Given task: Could the lines from the one with "bpy.data.objects.remove(obj)" through the end of the listing be restated exactly, with nothing else included?
▬▬▬▬▬▬
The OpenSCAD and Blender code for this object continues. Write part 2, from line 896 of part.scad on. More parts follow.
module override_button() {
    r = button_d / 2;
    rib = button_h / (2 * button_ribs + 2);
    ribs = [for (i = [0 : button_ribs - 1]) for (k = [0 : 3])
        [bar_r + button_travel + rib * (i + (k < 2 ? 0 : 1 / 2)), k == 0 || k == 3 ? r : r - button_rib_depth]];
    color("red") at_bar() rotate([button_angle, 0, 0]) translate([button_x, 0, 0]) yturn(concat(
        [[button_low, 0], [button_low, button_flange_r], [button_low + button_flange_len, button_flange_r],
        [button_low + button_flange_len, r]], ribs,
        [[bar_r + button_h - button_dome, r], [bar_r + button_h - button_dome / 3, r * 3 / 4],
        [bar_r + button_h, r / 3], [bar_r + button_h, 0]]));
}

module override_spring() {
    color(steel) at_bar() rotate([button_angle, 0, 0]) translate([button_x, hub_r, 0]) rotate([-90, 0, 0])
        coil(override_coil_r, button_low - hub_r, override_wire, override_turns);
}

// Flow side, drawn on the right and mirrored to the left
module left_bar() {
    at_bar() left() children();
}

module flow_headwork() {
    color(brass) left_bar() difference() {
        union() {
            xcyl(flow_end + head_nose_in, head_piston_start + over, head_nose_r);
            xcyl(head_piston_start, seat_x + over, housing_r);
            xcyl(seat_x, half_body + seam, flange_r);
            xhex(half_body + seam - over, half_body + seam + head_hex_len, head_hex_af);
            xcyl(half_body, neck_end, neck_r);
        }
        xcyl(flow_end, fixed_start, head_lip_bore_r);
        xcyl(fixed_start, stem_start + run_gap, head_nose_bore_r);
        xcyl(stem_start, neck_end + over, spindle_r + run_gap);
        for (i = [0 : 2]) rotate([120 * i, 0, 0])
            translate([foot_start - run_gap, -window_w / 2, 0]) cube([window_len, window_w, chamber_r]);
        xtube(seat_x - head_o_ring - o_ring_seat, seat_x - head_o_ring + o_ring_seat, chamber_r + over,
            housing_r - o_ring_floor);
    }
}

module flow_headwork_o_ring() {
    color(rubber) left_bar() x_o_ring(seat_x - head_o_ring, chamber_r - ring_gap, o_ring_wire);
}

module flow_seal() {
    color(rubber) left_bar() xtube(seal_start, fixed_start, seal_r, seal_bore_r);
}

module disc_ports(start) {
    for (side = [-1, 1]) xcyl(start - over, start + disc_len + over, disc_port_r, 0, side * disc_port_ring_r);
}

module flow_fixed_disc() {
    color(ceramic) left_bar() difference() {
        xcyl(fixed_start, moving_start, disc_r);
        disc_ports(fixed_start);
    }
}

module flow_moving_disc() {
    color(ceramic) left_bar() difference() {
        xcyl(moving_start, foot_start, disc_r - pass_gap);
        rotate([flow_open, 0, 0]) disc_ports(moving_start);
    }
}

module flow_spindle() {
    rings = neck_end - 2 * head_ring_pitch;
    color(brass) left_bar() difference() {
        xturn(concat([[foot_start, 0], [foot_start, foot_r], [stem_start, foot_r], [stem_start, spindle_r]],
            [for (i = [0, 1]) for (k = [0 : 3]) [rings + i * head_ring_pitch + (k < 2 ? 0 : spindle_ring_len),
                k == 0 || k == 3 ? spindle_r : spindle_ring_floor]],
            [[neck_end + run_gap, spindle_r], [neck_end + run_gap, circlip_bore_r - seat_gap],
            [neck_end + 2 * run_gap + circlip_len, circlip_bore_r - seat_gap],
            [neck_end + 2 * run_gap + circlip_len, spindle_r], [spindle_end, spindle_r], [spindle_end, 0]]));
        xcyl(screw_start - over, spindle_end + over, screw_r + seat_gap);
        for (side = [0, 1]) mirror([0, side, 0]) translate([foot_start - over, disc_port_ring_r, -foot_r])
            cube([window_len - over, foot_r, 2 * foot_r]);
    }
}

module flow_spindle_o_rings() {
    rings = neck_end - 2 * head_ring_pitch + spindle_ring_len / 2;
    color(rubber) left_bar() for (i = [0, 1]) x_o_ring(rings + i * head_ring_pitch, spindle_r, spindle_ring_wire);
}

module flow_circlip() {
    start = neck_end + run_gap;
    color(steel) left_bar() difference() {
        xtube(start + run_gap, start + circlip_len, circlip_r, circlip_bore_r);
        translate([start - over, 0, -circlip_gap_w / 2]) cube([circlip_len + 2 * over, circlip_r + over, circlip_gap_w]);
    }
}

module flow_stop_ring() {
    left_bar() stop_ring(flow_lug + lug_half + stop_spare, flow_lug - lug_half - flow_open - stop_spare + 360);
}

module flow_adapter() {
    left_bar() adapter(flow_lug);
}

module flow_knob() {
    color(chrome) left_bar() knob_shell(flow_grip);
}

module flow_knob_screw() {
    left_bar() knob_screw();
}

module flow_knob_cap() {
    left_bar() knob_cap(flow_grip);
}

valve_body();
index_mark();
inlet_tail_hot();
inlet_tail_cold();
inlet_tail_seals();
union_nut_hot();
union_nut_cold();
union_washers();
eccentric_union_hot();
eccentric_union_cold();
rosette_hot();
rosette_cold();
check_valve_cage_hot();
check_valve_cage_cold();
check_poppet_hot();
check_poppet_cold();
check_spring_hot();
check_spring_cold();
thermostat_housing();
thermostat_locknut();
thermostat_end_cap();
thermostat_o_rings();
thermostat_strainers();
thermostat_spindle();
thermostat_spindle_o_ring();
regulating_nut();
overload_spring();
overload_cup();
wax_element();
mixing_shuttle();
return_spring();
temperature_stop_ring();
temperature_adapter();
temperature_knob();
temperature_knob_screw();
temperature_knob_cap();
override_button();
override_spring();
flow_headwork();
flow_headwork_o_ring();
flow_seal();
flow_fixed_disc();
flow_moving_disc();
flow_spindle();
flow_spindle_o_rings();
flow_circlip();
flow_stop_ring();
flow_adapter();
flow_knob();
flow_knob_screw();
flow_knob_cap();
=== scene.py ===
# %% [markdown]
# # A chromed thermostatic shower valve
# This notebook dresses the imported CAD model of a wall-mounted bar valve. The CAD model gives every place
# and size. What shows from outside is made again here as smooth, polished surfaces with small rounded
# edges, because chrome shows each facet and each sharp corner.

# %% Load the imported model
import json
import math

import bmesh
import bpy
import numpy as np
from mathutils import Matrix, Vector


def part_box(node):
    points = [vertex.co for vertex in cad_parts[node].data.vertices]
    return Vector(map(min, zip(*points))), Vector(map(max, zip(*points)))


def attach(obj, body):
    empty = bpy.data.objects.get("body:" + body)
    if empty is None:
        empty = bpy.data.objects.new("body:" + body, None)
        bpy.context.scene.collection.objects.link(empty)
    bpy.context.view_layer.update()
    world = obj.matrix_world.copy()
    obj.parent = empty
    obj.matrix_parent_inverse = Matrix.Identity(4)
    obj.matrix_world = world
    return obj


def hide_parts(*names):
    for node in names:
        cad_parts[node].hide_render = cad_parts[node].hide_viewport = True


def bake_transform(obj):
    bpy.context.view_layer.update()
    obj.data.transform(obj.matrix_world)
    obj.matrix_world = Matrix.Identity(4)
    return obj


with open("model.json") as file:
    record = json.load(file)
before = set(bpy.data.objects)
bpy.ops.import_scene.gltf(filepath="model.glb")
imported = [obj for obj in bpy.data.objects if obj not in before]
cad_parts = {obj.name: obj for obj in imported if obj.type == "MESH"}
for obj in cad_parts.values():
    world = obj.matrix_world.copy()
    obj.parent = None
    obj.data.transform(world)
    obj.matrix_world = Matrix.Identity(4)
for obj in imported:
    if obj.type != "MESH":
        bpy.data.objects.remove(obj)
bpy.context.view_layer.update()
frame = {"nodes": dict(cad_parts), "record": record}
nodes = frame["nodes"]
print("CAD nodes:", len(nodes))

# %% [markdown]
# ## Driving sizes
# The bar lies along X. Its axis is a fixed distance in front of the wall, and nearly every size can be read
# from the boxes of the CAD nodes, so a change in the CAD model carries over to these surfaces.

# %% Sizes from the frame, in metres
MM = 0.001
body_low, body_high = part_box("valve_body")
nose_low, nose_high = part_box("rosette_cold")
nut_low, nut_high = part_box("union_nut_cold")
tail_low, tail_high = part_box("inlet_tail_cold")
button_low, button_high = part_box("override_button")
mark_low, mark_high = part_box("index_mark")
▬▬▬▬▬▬
Solution to the problem:
        bpy.data.objects.remove(obj)
bpy.context.view_layer.update()
frame = {"nodes": dict(cad_parts), "record": record}
nodes = frame["nodes"]
print("CAD nodes:", len(nodes))

# %% [markdown]
# ## Driving sizes
# The bar lies along X. Its axis is a fixed distance in front of the wall, and nearly every size can be read
# from the boxes of the CAD nodes, so a change in the CAD model carries over to these surfaces.

# %% Sizes from the frame, in metres
MM = 0.001
body_low, body_high = part_box("valve_body")
nose_low, nose_high = part_box("rosette_cold")
nut_low, nut_high = part_box("union_nut_cold")
tail_low, tail_high = part_box("inlet_tail_cold")
button_low, button_high = part_box("override_button")
mark_low, mark_high = part_box("index_mark")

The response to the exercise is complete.